Further on, he discovers a hole in his sole (soul?), and sits down on a rock to stuff newspaper into his shoe. Two vicious-looking members of a Hispanic youth gang accost him, tell him he is encroaching on their territory, and demand his briefcase as tribute. He refuses; they pull a switchblade on him; he wrests it from them, roughs them up, and routs them. Promptly they join their girlfriends in a parked car, chase after Bill, shoot up an entire sidewalk full of people, but miraculously miss him. Their careering car collides with another; one attacker dies, the other lies stunned on the pavement. Bill picks up his dropped automatic rifle, shoots him in the ankle, stuffs the weapon in a gym bag he appropriates, and leaves with a sardonic comment. He is good at such Parthian shots.

The next showdown is at an eatery where, being three minutes late, Bill is refused breakfast: they are now serving lunch. Another outburst occurs when the Whamburger, radiant on a wall color transparency, is to the sorry thing served him like Hyperion to a satyr. Not unjustly enraged, he proceeds to terrify staff and clientele with his gun. Clearly--or muddily--Bill is both crazy as a loon and sober as a judge, because the screenwriter, Ebbe Roe Smith, and the director, Joel Schumacher, cannot quite make up their minds.

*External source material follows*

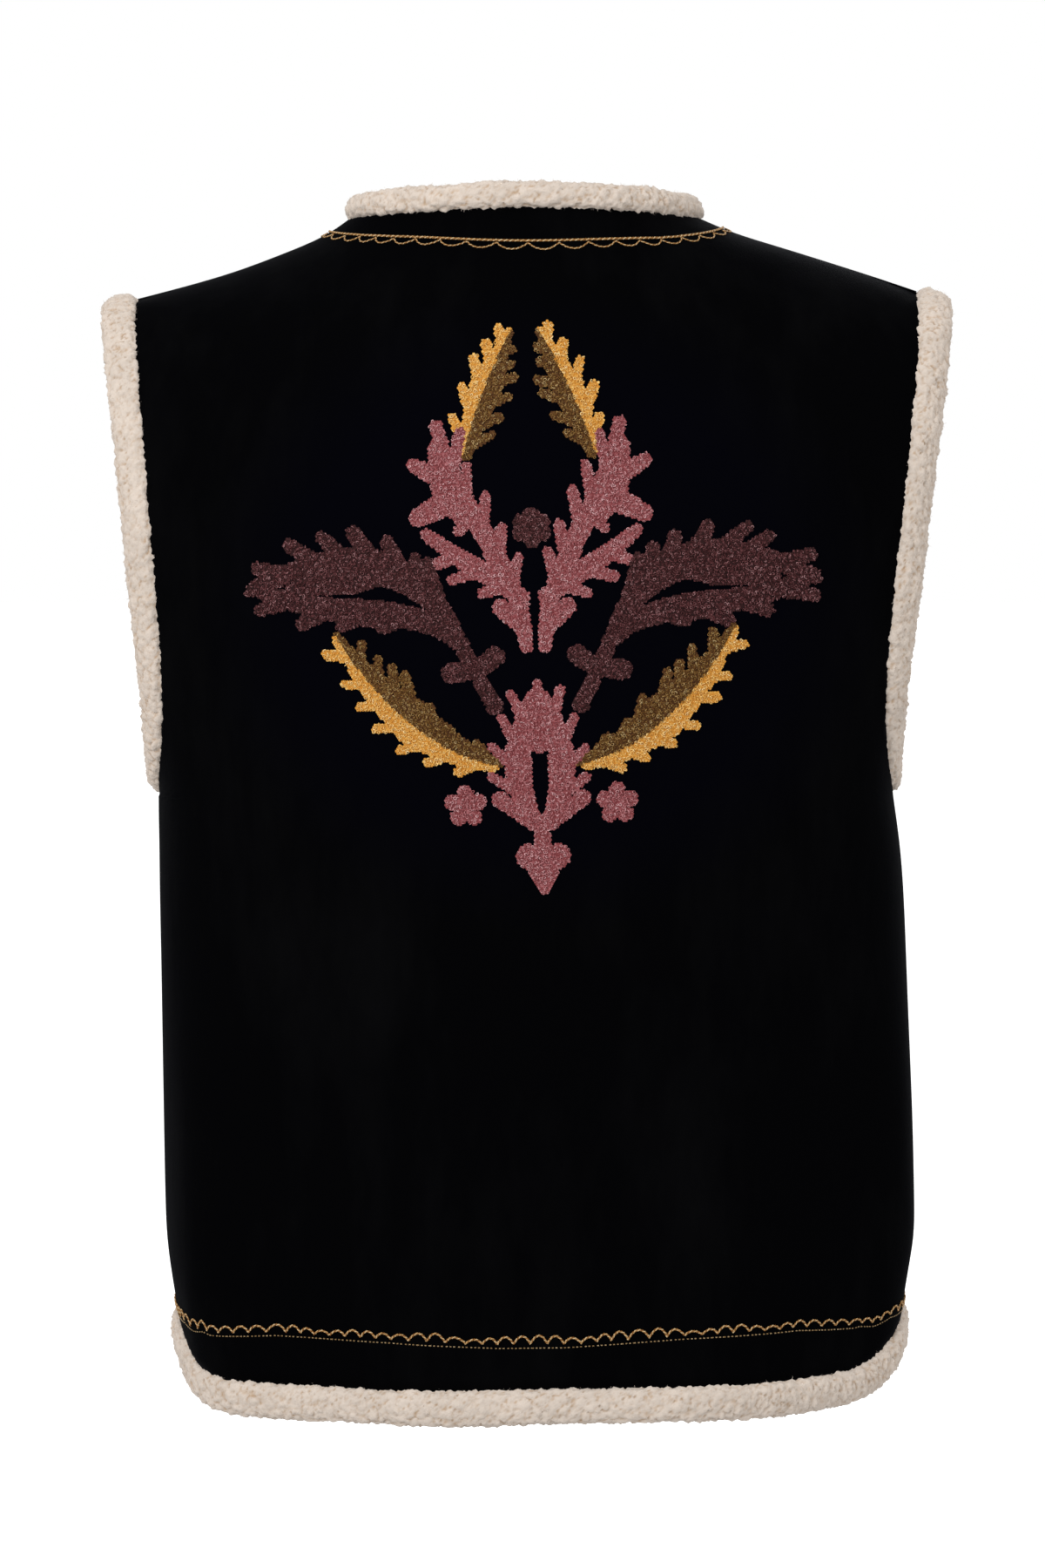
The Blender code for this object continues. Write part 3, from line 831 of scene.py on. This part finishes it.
class VEST_OT_stitching(Operator):
    """Make the gold lines and scallops inside the neck and hem edges"""

    bl_idname = "vest.stitching"
    bl_label = "Gold Stitching"

    def execute(self, context):
        settings = context.scene.vest_stitching
        cord = thread("Gold cord", settings.gold)
        fine = thread("Pale gold thread", settings.pale)
        tree = tree_of([bpy.data.objects[name] for name in PANELS.values()])
        everywhere = [point for points in CLOTH.values() for point in points]

        hem = [p for p in everywhere
               if p[2] < (HEM_PANELS_BELOW if abs(p[0]) > OPENING_WITHIN else HEM_CORNER_BELOW)]
        starts, along = edge_line(hem, HEM_PLACES)
        heading = np.repeat([[0.0, 0.0, 1.0]], len(starts), axis=0)
        # The line runs a little higher away from the middle, and comes down to the edge at the sides.
        side = np.abs(unit(starts * np.array([1.0, 1.6, 0.0]))[:, 0])
        share = np.interp(side, SIDE_STEPS, RISE_STEPS)
        rise = settings.side_rise + (settings.hem_rise - settings.side_rise) * share
        rise = wobble(rise, *HEM_UNEVEN)
        places, normals = walk(tree, starts, heading, rise)
        dashes = []
        share = along / (DASH + DASH_GAP)
        for number in range(int(share[-1])):
            inside = (share >= number) & (share <= number + DASH / (DASH + DASH_GAP))
            if inside.sum() >= 2:
                dashes.append(tube(places[inside], normals[inside], DASH_RADIUS, 4, DASH_LIFT, 0.5))
        dress(threads_piece("hem_stitch_line", dashes), "velvet", fine)
        places, normals = walk(tree, starts, heading, scalloped(rise, along, *HEM_SCALLOPS))
        waves = threads_piece("hem_scallops", twisted(places, normals, *HEM_SCALLOP_CORD))
        dress(waves, "velvet", cord)

        neck = [p for p in everywhere
                if math.hypot(p[0], p[1]) < NECK_WITHIN and p[2] > NECK_ABOVE and abs(p[0]) < NECK_SIDE]
        starts, along = edge_line(neck, NECK_PLACES)
        # The line is reached outwards from the neck's edge, and further from it at the back.
        away = unit(starts * np.array([1.0, 1.0, 0.0]) + np.array([0.0, 0.0, -0.02]))
        behind = np.clip(-starts[:, 1] / 0.05, 0, 1) * np.clip(1 - (starts[:, 0] / NECK_SIDE) ** 2, 0, 1)
        drop = wobble(settings.neck_drop + settings.neck_sag * behind, *NECK_UNEVEN)
        places, normals = walk(tree, starts, away, drop)
        dress(threads_piece("neck_cord", twisted(places, normals, *NECK_CORD)), "velvet", cord)
        places, normals = walk(tree, starts, away, scalloped(drop, along, *NECK_SCALLOPS))
        swags = threads_piece("neck_scallops", twisted(places, normals, *NECK_SCALLOP_CORD))
        dress(swags, "velvet", cord)
        return {"FINISHED"}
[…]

Meanwhile, the film has been cross-cutting to Prendergast (Robert Duvall), an honest cop, who is emptying his desk at the police station. Today he begins his early retirement, taken at the insistence of his spacy wife (Tuesday Weld, looking more like late Saturday), who has picked some wilderness retreat for them to resettle in. Though portrayed as a hopeless hysteric, she is loved and indulged by her husband. Their only daughter, who died long ago at age two, is still adored by them, and Prendergast removes her picture from his office desk as he prepares to leave for good.

I won't go into how and why Prendergast gets to go after Bill, while his wife keeps nagging on the phone, his captain keeps patronizing and insulting him, his fellow cops tell him to go home (like Bill, get it?) and leave the case to them, though they are on the wrong scent. Some parallel between Bill and Prendergast is plainly intended: both have wife trouble, a dead or withheld daughter, a lost or resigned job, and more besides. But the parallel is ultimately unresonant. Or else too pat, like the escalation in Bill's weaponry: baseball bat, knife, gun--all the way to a bazooka taken from a truly mad neo-Nazi army-surplus storekeeper, whom Bill shoots dead in self-defense. The gun-crazed lunatic (Frederic Forrest) had previously provoked and humiliated two homosexual customers, and deserves everything he gets.

This is kitchen-sink drama, though not in the usual sense of sweaty proletarians yelling at one another in the kitchen, but in that of having everything, including the kitchen sink, tossed into it. It is both politically incorrect (not very nice members of minorities) and correct (very nice Hispanic policewoman, very nice black man discriminated against by a white bank, very nice black child corrupted by white television), and veers wildly between drama and comedy, unable, as noted, to decide what to make of its hero. It's a crazy world, the film-makers seem to be saying, and don't look to us to decide who is saner, or guiltier, than the next fellow.